A few habits compound the method:
- Keep a one-line verdict per paper. Force yourself to summarise the contribution in a sentence. If you cannot, you have not finished pass two.
- Read across papers, not just within one. When you are comparing several studies, having them in one place where you can chat across the whole set turns a reading list into a single answerable question.
- Verify before you cite. When you lift a claim from a paper into your own work, confirm the source passage actually says it. A click-to-scroll citation makes that a two-second check rather than a re-read.
Frequently asked questions
How long should it take to read a research paper?
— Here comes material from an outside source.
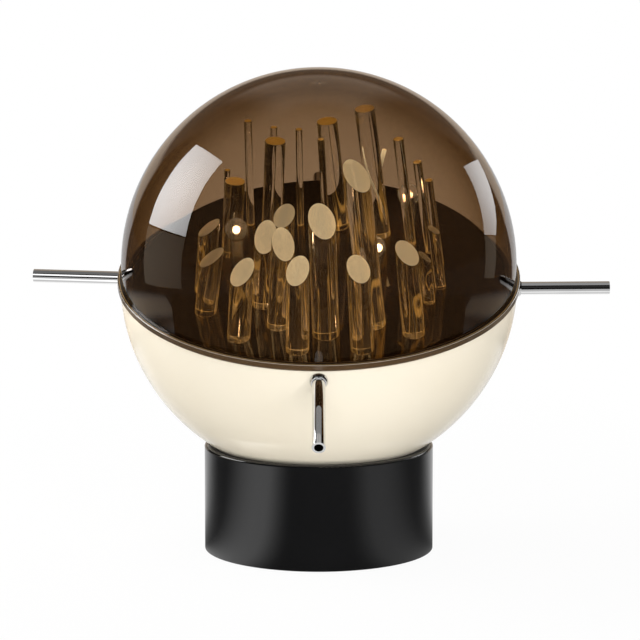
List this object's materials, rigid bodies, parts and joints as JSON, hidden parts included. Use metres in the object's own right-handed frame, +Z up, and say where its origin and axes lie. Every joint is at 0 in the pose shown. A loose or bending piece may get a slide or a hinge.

It depends entirely on the pass. A triage pass should take about five minutes and tell you whether to continue — apply it to every paper. A structured second pass might take 30 to 60 minutes for a paper you genuinely need. A full critical read can take hours and should be reserved for the handful of papers you build on. The point of reading in passes is that you only spend the long version on papers that have already earned it.
Is it bad to use AI to read papers?
No — provided the AI is grounded and you stay in charge of judgement. The risk is not using AI; the risk is trusting an explanation you cannot verify. Use a tool that cites the exact passage so you can check its claims against the source in a glance, and never let it form your assessment of a paper's quality or validity. That critical read is yours. The danger to avoid is AI hallucination, where a fluent but unsupported claim gets mistaken for what the paper said.
Should I read the methods section first or last?
Last, in most cases. Read the abstract, introduction, figures, results, and conclusion first to understand what was found and why it matters. Treat the methods as a reference you consult when a result surprises you or when you reach a deep read. Reading methods first is one of the most common reasons people stall — you are grinding through technical detail before you even know whether the finding is worth it.